13 Responses to “How do you make it work?”


  1. 1 Pop

    Is hanging around the rocks at La Pa social nudity or cruising ? That might freak dudes out a bit. The nude beaches in Sydney are full on beats…. most guys know this. I might also suggest that a lot of natursits aren’t that body beautiful and it can be a bit confronting with all that sagging flesh and leering eyes when they lay thy’re towel 2 feet in front to of you – just saying

  2. 2 David Asset

    I love going to nude beaches. It just feels very right and I enjoy the sense of freedom it imparts. I also enjoy viewing others at the beach. I wouldn’t consider myself a nudist though. I don’t really like hanging around the house nude. It gets cold in NY and frankly I like to maintain a bit of mystery with my husband, so that when our clothing does come off, it’s still arousing between us. We’ve been together twenty two years and if we were nude for all of that time, it would be hard to maintain any sexual surprise and yes, we still do.

  3. 3 TRVLNKD

    Communication is essential in a relationship. I agree with being upfront about Nudism in your profiles Brenton. Honesty about it and what it means to me is important. Nudity is not inherently sexual. To me it is relaxing and freeing. Of course it can turn into sex but that is a separate topic.

    While I am not in a relationship now, I would definitely want someone to be ok with nudity. They do not need to participate socially as I do but comfortable would be required. I would not want someone limiting who I am because they are uncomfortable or not trusting.

    Thank you for your hard work and dedication regarding this blog!

  4. 4 Smooth kiwi

    I’m the nudie in my relationship, partner not that into it, so I limit my beach visits to ‘my time’. Luckily round the house nudity isn’t an issue.

  5. 5 Armando

    Fortunately my partner is comfortable with the social nudity issue. We can do occasional nudist events he & I are both fine with that. I guess I am just lucky.

  6. 6 Mike

    I met my partner naked at the beach, so nudity is not an issue.

  7. 7 Gerry

    My partner gives me “off leash” time, as it were, to go skinny dipping. He is not much into social nudity, but understands that I am. He trusts me.

  8. 8 Fran Correas

    You find a new one that like nudism like I did with my future husband. And he support and encourage me for my blog for LGBT things and naked men pictures… We are opposite in other bussiness like political believes, but we are the same for going nudist on the beach, etc. You will find out soon. Don’t lose hope.

  9. 9 Randy

    My late partner of 27 years was fine with nudity and we attended GNI gatherings together. After his sudden passing in 2007 I was lucky to meet someone new in 2009. He was/is not into public nudity, however, he was supportive as soon as I told him of my love of being naked. When camping he will strip off at the pool but has yet to just hang out around camp as I do. He knows I camp naked and go to nude beaches. I agree, bring up nudism early. Randy

  10. 10 Jon

    Im unfortunately too uptight to be a nudist although Id love to be and if my partner were Id find that pretty hot actually…I dont understand why your ex would have an issue with it. Maybe he is the one with the issue not yourself?

  11. 11 Jeffrey P.

    While a bit shy himself, my hubby is totally into my being nude when I can be. He just doesn’t do it himself except for special occasions. We’ve attended nude beaches and other social gatherings together.

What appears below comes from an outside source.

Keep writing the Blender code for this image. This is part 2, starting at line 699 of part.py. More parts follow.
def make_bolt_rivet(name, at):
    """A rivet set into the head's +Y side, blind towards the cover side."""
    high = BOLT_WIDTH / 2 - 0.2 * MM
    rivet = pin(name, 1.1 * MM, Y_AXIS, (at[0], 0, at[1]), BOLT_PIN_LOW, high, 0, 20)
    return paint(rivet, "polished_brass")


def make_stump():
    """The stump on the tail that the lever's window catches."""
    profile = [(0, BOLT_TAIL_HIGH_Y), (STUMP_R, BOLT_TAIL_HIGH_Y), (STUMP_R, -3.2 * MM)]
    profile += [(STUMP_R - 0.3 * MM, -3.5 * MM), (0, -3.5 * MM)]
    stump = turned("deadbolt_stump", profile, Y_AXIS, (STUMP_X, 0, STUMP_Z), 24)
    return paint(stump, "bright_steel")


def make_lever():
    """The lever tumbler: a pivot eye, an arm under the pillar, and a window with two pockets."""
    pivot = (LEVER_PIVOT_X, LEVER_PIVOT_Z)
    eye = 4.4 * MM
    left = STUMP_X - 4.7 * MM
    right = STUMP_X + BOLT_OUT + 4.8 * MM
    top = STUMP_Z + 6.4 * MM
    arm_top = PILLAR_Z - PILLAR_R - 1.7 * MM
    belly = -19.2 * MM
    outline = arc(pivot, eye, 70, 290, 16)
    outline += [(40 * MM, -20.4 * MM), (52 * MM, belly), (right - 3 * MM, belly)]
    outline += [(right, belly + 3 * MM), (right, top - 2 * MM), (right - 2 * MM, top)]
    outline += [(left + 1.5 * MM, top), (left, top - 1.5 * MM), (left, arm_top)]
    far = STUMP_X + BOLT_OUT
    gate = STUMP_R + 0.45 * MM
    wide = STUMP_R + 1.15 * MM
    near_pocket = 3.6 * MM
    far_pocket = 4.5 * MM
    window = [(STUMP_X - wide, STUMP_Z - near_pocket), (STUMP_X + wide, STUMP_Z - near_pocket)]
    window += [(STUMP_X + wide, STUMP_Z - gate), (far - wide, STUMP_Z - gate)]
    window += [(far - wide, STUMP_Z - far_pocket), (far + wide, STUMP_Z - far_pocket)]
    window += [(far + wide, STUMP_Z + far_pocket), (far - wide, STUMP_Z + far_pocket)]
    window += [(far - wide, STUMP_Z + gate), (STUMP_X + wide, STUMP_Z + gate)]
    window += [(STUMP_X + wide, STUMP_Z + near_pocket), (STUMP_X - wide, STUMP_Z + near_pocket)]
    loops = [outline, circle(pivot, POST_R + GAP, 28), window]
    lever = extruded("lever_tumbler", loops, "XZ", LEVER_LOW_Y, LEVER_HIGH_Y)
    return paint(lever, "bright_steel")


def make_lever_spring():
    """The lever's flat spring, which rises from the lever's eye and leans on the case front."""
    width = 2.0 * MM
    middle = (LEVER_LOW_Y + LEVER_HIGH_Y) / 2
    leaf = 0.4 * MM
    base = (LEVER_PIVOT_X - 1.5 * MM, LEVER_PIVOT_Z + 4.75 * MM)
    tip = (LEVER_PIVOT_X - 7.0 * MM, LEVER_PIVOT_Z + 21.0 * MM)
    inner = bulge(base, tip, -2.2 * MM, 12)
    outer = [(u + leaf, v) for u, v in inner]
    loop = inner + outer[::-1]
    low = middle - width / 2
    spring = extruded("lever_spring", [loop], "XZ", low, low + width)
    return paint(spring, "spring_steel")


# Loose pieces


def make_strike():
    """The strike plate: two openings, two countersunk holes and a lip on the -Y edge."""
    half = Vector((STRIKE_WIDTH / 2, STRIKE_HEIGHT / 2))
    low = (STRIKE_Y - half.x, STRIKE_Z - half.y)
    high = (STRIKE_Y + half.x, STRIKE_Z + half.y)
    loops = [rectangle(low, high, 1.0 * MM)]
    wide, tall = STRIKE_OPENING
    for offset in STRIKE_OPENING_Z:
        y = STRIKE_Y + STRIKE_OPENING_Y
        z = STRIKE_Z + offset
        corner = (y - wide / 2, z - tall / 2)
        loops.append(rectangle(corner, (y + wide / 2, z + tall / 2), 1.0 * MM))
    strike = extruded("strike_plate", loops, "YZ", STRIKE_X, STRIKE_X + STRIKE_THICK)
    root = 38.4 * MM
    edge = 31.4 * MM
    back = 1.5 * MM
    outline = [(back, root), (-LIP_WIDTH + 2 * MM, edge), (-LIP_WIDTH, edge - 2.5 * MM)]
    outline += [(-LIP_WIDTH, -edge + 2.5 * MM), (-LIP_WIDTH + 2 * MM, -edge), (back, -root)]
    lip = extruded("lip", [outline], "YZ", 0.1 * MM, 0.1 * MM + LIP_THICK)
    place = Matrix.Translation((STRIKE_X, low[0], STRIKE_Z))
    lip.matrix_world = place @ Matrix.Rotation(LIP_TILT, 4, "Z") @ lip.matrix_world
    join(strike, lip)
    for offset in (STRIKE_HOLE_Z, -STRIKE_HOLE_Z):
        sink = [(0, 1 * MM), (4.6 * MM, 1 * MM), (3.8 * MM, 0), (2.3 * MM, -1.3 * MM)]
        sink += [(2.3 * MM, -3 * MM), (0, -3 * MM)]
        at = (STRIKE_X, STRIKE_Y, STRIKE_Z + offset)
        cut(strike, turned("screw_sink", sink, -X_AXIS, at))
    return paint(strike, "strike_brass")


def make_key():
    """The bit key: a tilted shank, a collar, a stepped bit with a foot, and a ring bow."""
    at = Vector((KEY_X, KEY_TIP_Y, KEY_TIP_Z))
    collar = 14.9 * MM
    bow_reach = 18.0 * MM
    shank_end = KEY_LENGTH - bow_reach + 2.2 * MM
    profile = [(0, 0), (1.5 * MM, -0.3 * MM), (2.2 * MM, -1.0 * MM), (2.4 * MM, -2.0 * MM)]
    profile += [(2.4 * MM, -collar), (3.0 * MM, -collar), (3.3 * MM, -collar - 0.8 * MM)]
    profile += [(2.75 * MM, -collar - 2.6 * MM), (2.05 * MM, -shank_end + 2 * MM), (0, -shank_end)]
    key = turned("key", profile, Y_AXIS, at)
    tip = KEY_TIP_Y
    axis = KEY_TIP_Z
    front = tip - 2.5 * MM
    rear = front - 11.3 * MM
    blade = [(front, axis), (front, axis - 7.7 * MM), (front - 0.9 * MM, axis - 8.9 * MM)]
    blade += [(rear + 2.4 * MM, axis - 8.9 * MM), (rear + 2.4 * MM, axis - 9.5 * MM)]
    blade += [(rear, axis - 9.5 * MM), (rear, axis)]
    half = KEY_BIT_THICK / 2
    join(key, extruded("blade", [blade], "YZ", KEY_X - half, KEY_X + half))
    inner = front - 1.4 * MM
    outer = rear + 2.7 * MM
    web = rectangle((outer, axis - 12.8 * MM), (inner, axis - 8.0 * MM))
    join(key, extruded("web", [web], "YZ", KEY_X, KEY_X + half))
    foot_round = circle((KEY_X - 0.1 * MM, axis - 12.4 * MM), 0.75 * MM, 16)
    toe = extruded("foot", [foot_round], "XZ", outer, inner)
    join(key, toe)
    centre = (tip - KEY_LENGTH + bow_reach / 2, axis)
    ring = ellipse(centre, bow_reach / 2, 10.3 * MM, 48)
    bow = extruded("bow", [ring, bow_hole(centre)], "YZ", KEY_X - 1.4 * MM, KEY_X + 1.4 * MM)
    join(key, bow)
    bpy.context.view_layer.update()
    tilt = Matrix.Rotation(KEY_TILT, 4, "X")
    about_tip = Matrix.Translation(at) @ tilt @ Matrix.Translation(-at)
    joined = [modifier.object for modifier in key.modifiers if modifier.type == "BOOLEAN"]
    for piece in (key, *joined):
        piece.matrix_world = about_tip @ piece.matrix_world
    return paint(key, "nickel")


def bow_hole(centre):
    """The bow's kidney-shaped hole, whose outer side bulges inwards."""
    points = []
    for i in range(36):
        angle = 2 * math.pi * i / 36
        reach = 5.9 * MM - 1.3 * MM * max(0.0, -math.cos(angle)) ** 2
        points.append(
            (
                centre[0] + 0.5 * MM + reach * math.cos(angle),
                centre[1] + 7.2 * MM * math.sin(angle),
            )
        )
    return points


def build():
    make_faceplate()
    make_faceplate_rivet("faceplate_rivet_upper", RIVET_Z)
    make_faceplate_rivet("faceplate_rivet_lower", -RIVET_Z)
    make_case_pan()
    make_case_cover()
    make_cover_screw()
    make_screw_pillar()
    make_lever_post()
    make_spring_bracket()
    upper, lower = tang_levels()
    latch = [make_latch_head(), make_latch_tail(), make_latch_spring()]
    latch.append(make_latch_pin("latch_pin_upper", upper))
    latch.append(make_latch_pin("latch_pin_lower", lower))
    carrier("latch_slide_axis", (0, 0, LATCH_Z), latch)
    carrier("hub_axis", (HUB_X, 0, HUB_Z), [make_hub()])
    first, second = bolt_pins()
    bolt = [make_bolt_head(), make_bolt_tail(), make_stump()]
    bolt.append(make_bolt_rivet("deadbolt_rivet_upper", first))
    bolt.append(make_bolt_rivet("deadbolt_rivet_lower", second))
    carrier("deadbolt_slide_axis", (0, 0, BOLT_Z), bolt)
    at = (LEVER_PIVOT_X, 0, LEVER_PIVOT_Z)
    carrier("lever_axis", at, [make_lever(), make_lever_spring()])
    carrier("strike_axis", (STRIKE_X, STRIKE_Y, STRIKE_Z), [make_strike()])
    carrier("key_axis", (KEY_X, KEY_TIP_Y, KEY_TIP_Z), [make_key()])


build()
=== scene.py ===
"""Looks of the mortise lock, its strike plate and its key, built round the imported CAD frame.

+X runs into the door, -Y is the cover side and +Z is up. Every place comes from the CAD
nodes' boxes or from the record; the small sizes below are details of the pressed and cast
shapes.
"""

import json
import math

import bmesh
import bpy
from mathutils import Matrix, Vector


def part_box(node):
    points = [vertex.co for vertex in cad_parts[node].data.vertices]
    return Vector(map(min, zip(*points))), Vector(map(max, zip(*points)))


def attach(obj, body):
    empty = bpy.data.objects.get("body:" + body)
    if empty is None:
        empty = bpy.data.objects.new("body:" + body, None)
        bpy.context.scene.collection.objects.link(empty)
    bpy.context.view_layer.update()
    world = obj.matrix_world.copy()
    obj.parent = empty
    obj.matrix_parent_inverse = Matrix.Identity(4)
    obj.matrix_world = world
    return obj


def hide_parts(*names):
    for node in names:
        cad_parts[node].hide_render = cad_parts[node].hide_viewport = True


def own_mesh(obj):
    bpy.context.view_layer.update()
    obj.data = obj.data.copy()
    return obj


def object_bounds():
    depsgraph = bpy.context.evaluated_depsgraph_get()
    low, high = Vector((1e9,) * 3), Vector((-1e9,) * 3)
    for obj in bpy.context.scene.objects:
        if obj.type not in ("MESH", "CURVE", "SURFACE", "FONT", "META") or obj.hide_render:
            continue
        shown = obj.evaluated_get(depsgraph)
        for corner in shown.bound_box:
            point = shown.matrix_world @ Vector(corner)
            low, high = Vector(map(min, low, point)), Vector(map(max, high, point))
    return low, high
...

    We’ve talked about my feeling free to be nude – almost anywhere, any time and any where, and our proclivities seem to lie in psyches formed as youths. His mum yelled at him at age 3 when he took off his costume at a beach. My own mum was accepting of my casual nudity.

  12. 12 Philip

    I met my partner at a nude beach many years ago. While he is quite comfortable being nude at the beach or round the pool at home among friends he does not embrace nudism as fully as I do. I enjoy social nudity and have attended a number of nudist gatherings in California and also at Turtle Cove. He puts up with my quirks but I’m sure he feels I’m a bit “weird” with social side of nudity.

    Going to GNI gathering in Pennsylvania is on my bucket list of nude things to do as well as going to Cap d’Agde. I’m sure I’ll be doing these on my own!

  13. 13 Jonathan

    When I lived in warmer climes I was a very avid nudist. Started to date a Latin guy who totally flipped his shit when he realized how casual I was about nudity. I put an end to that relationship immediately as I knew his insecurities and jealousy just could not cope. Unfortunately, some people are just scarred by shame of their bodies due to religious/cultural indoctrination and they are unwilling to see or try anything outside their comfort zone. Definitely their loss in my opinion. Therefore, why waste a moment of your life being berated for living textile free? Tell those guys that can’t handle it to pack their bags and hit the road!